Work instructions – Set down each line from the one containing "obj.matrix_parent_inverse = Matrix.Identity(4)" to the one containing "obj.parent = None", inclusive, exactly as written and with nothing further.

— Begin —

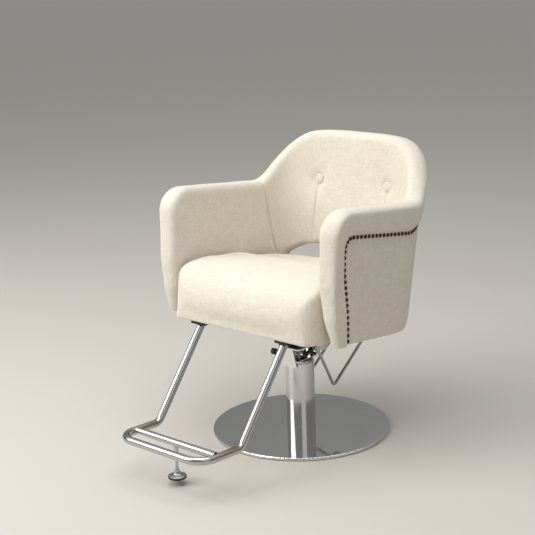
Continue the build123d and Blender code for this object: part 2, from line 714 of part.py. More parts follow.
with BuildPart() as back_pad:
    add(tub_wall.part)
    with BuildSketch(side.offset(-SLOT_HALF)):
        Rectangle(4 * FAR, 4 * FAR)
    extrude(amount=2 * SLOT_HALF, mode=Mode.INTERSECT)
    with BuildSketch(front.offset(-FAR)):
        add(slot_face(-2))
    extrude(amount=FAR, mode=Mode.SUBTRACT)
    with Locations(front.offset(-INNER_REAR - 24)):
        with Locations((BUTTON_X, BUTTON_W), (-BUTTON_X, BUTTON_W)):
            Cylinder(BUTTON_R, 40, align=(Align.CENTER, Align.CENTER, Align.MIN), mode=Mode.SUBTRACT)
save(back_pad.part, "back_pad")

for label, limits in SIDES:
    with BuildPart() as side_panel:
        add(cover)
        with BuildSketch(deck):
            with Locations((sum(limits) / 2, (ARM_FRONT_V + PANEL_SPLIT_V) / 2)):
                Rectangle(FAR, PANEL_SPLIT_V - ARM_FRONT_V)
        extrude(amount=BACK_TRIM_W, mode=Mode.INTERSECT)
    save(side_panel.part, f"{label}_side_panel")

with BuildPart() as rear_panel:
    add(cover)
    with BuildSketch(deck):
        with Locations((0, (PANEL_SPLIT_V + FAR) / 2)):
            Rectangle(2 * FAR, FAR - PANEL_SPLIT_V)
    extrude(amount=BACK_TRIM_W, mode=Mode.INTERSECT)
    with BuildSketch(front.offset(-FAR)):
        add(slot_face(SLOT_BOTTOM))
    extrude(amount=FAR, mode=Mode.SUBTRACT)
save(rear_panel.part, "rear_panel")

# ================================================================ buttons and nails
BUTTON_SEAT_V = INNER_REAR + 4.0
STEP = 0.002
EDGE_STEPS = 160
with BuildPart() as back_buttons:
    with BuildSketch(front.offset(-BUTTON_SEAT_V - 6)):
        with Locations((BUTTON_X, BUTTON_W), (-BUTTON_X, BUTTON_W)):
            Circle(BUTTON_R)
    extrude(amount=10)
    fillet(back_buttons.edges().filter_by(GeomType.CIRCLE).group_by(Axis.Y)[0], 3)
save(back_buttons.part, "back_buttons")


def panel_point(t, w):
    """A deck point on the panel's left half: t is -1 at the arm's front, 0 at the curve, 1 at the back."""
    half, rear = at_height(PANEL, w)
    if t < 0:
        return Vector(half, CURVE_V + t * (CURVE_V - ARM_FRONT_V), w)
    pull = SQUARENESS * (rear - CURVE_V)
    ctrl = ((half, CURVE_V), (half, CURVE_V + pull), (half * SQUARENESS, rear), (0, rear))
    weights = ((1 - t) ** 3, 3 * t * (1 - t) ** 2, 3 * t * t * (1 - t), t ** 3)
    return Vector(*(sum(k * c[i] for k, c in zip(weights, ctrl)) for i in (0, 1)), w)


def panel_spot(v, w):
    """The point of the panel at a place in its side view, and the outward direction there."""
    low, high = -1.0, 1.0
    while high - low > 1e-6:
        t = (low + high) / 2
        low, high = (t, high) if panel_point(t, w).Y < v else (low, t)
    along = panel_point(low + STEP, w) - panel_point(low - STEP, w)
    upward = panel_point(low, w + 1) - panel_point(low, w - 1)
    return panel_point(low, w), along.cross(upward).normalized()


def nail_seats():
    """Deck points and outward directions of the nails on the left half, evenly spaced inside the edge."""
    edge = trim_edge()
    views = [edge @ (k / EDGE_STEPS) for k in range(1, EDGE_STEPS + 1)]
    views = [(p.X, p.Y) for p in views]
    # the level run across the back, denser towards its middle, where the panel turns square to the view
    start, rear = TRIM_SWEEP[-1][0], at_height(PANEL, BACK_TRIM_W)[1]
    views += [(rear - (rear - start) * (1 - k / 20) ** 2, BACK_TRIM_W) for k in range(1, 20)]
    spots = [panel_spot(v, w) for v, w in views]
    seats, carried = [], NAIL_PITCH / 2
    for (a, out), (b, _) in zip(spots, spots[1:]):
        run = b - a
        inset = out.cross(run).normalized() * (NAIL_R + NAIL_GAP)
        while carried < run.length:
            seats.append((a + run * (carried / run.length) - inset, out))
            carried += NAIL_PITCH
        carried -= run.length
    return seats


def deck_plane(point, out):
    """The plane on a deck point that faces a deck direction."""
    facing = deck.x_dir * out.X + deck.y_dir * out.Y + deck.z_dir * out.Z
    return Plane(origin=to_deck(*point), z_dir=facing)


with BuildPart() as nail:
    with BuildSketch():
        Circle(NAIL_R)
    extrude(amount=NAIL_H)
    fillet(nail.edges().filter_by(GeomType.CIRCLE).group_by(Axis.Z)[-1], NAIL_H - 0.4)
    with BuildSketch():
        Circle(1)
    extrude(amount=-4)

nail_planes = []
for point, out in nail_seats():
    nail_planes.append(deck_plane(point, out))
    nail_planes.append(deck_plane(Vector(-point.X, point.Y, point.Z), Vector(-out.X, out.Y, out.Z)))
trim_nails = Compound(children=[nail.part.solid().moved(seat.location) for seat in nail_planes])
save(trim_nails, "trim_nails")

# ================================================================ footrest
LEG_LINE = (LEG_TOP[0] - LEG_BEND[0], LEG_TOP[1] - LEG_BEND[1])
LEG_START = (LEG_TOP[0] + 0.2 * LEG_LINE[0], LEG_TOP[1] + 0.2 * LEG_LINE[1])
with BuildPart() as footrest_tube:
    with BuildLine():
        FilletPolyline(
            (RAIL_X, *LEG_START), (RAIL_X, *LEG_BEND), (RAIL_X, *FRONT_BAR),
            (-RAIL_X, *FRONT_BAR), (-RAIL_X, *LEG_BEND), (-RAIL_X, *LEG_START),
            radius=(30, 52, 52, 30),
        )
    with BuildSketch(Plane(origin=(RAIL_X, *LEG_START), z_dir=(0, -LEG_LINE[0], -LEG_LINE[1]))):
        Circle(TUBE_R)
        Circle(TUBE_R - TUBE_WALL, mode=Mode.SUBTRACT)
    sweep()
    with BuildSketch(deck.offset(-FLANGE[2])):
        Rectangle(2 * FAR, 4 * FAR)
    extrude(amount=FAR, mode=Mode.SUBTRACT)
save(footrest_tube.part, "footrest_tube")

with BuildPart() as footrest_flanges:
    with BuildSketch(deck.offset(-FLANGE[2])):
        with Locations((FLANGE_X, FLANGE_V), (-FLANGE_X, FLANGE_V)):
            RectangleRounded(FLANGE[0], FLANGE[1], 5)
        for spot_x in (FLANGE_X, -FLANGE_X):
            with Locations((spot_x - FLANGE_SCREW_X, FLANGE_V), (spot_x + FLANGE_SCREW_X, FLANGE_V)):
                Circle(2.6, mode=Mode.SUBTRACT)
    extrude(amount=FLANGE[2])
save(footrest_flanges.part, "footrest_flanges")

with BuildPart() as flange_screws:
    for spot_x in (FLANGE_X, -FLANGE_X):
        with BuildSketch(deck.offset(-FLANGE[2] - 2.5)):
            with Locations((spot_x - FLANGE_SCREW_X, FLANGE_V), (spot_x + FLANGE_SCREW_X, FLANGE_V)):
                Circle(4.6)
                RegularPolygon(2.2, 6, mode=Mode.SUBTRACT)
        extrude(amount=2.5)
        with BuildSketch(deck.offset(-FLANGE[2])):
            with Locations((spot_x - FLANGE_SCREW_X, FLANGE_V), (spot_x + FLANGE_SCREW_X, FLANGE_V)):
                Circle(2.5)
        extrude(amount=FLANGE[2])
save(flange_screws.part, "flange_screws")

# The crossbar's ends are coped to the rails, which rise a little towards the front.
RAIL_RUN = (FRONT_BAR[0] - LEG_BEND[0], FRONT_BAR[1] - LEG_BEND[1])
with BuildPart() as rail_bores:
    for rail_x in (RAIL_X, -RAIL_X):
        with BuildSketch(Plane(origin=(rail_x, *LEG_BEND), z_dir=(0, *RAIL_RUN))):
            Circle(TUBE_R + RUN_GAP)
        extrude(amount=hypot(*RAIL_RUN))

with BuildPart() as footrest_crossbar:
    with BuildSketch(upright.offset(-RAIL_X + TUBE_R - 2)):
        with Locations(CROSS_BAR):
            Circle(CROSS_R)
            Circle(CROSS_R - TUBE_WALL, mode=Mode.SUBTRACT)
    extrude(amount=2 * (RAIL_X - TUBE_R + 2))
    add(rail_bores.part, mode=Mode.SUBTRACT)
    with BuildSketch(Plane.XY.offset(CROSS_BAR[1] - CROSS_R - 1)):
        with Locations((0, CROSS_BAR[0])):
            Circle(STEM_R + 0.5)
    extrude(amount=CROSS_R, mode=Mode.SUBTRACT)
save(footrest_crossbar.part, "footrest_crossbar")

with BuildPart() as foot_boss:
    with BuildSketch(Plane.XY.offset(BOSS_BOTTOM)):
        with Locations((0, CROSS_BAR[0])):
            Circle(BOSS_R)
            Circle(STEM_R + RUN_GAP, mode=Mode.SUBTRACT)
    extrude(amount=CROSS_BAR[1] - BOSS_BOTTOM)
    with BuildSketch(upright.offset(-30)):
        with Locations(CROSS_BAR):
            Circle(CROSS_R)
    extrude(amount=60, mode=Mode.SUBTRACT)
save(foot_boss.part, "foot_boss")

# ================================================================ levelling foot
with BuildPart() as foot_stem:
    with BuildSketch(Plane.XY.offset(STEM_BOTTOM)):
        with Locations((0, CROSS_BAR[0])):
            Circle(STEM_R)
    extrude(amount=STEM_TOP - STEM_BOTTOM)
    with BuildSketch(Plane.XY.offset(PAD_BOTTOM + 17)):
        with Locations((0, CROSS_BAR[0])):
            RegularPolygon(7, 6)
    extrude(amount=7)
    chamfer(foot_stem.edges().filter_by(GeomType.CIRCLE).group_by(Axis.Z)[-1], 0.8)
save(foot_stem.part, "foot_stem")

foot_axis = Plane(origin=(0, CROSS_BAR[0], 0), x_dir=(1, 0, 0), z_dir=(0, -1, 0))
foot_line = Axis((0, CROSS_BAR[0], 0), (0, 0, 1))
with BuildPart() as foot_pad:
    with BuildSketch(foot_axis):
        with BuildLine():
            Polyline(
                (STEM_R + RUN_GAP, PAD_BOTTOM + 16.5), (STEM_R + RUN_GAP, PAD_BOTTOM + 11),
                (0, PAD_BOTTOM + 11), (0, PAD_BOTTOM + 5), (PAD_R - 1, PAD_BOTTOM + 5),
                (PAD_R - 1, PAD_BOTTOM + 7),
            )
            Spline(
                (PAD_R - 1, PAD_BOTTOM + 7), (PAD_R * 0.55, PAD_BOTTOM + 11), (9, PAD_BOTTOM + 16.5),
                tangents=((-0.8, 0.4), (0, 1)),
            )
            Line((9, PAD_BOTTOM + 16.5), (STEM_R + RUN_GAP, PAD_BOTTOM + 16.5))
        make_face()
    revolve(axis=foot_line)
save(foot_pad.part, "foot_pad")

with BuildPart() as foot_rubber:
    with BuildSketch(Plane.XY.offset(PAD_BOTTOM)):
        with Locations((0, CROSS_BAR[0])):
            Circle(PAD_R)
    extrude(amount=5)
    chamfer(foot_rubber.edges().group_by(Axis.Z)[0], 1)
save(foot_rubber.part, "foot_rubber")
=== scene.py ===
import json
from math import cos, pi, radians, sin, sqrt, tan

import bmesh
import bpy
import numpy as np
from mathutils import Matrix, Vector


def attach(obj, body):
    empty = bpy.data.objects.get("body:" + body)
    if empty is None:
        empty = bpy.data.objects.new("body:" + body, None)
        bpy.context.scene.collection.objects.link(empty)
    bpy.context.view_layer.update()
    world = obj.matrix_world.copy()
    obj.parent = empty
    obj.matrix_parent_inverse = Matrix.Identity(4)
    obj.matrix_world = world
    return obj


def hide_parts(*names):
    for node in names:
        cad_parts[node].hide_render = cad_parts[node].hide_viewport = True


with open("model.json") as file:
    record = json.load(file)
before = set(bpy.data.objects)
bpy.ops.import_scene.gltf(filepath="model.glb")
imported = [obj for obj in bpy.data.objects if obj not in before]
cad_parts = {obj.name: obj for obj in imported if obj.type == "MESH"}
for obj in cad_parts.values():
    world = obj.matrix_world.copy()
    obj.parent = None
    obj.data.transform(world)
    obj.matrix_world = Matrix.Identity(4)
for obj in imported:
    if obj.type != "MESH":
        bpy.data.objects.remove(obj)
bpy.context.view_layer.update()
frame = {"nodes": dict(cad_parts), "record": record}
nodes = frame["nodes"]
scene = bpy.context.scene

# ---------------------------------------------------------------- sizes in the deck's frame, millimetres
# x is sideways, v runs back along the deck and w stands square to it. The arms are straight up to CURVE_V.
TILT = radians(6.2)
DECK_Z = 331.0
CURVE_V = 45.0
# tub outlines in plan: half width, rear, and how square the corner between them is
SQUARE = 0.62
MID = (303.0, 267.0, SQUARE)
OUTER = (344.0, 312.0, SQUARE)
INNER = (262.0, 222.0, 0.84)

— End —

Result –
    obj.matrix_parent_inverse = Matrix.Identity(4)
    obj.matrix_world = world
    return obj


def hide_parts(*names):
    for node in names:
        cad_parts[node].hide_render = cad_parts[node].hide_viewport = True


with open("model.json") as file:
    record = json.load(file)
before = set(bpy.data.objects)
bpy.ops.import_scene.gltf(filepath="model.glb")
imported = [obj for obj in bpy.data.objects if obj not in before]
cad_parts = {obj.name: obj for obj in imported if obj.type == "MESH"}
for obj in cad_parts.values():
    world = obj.matrix_world.copy()
    obj.parent = None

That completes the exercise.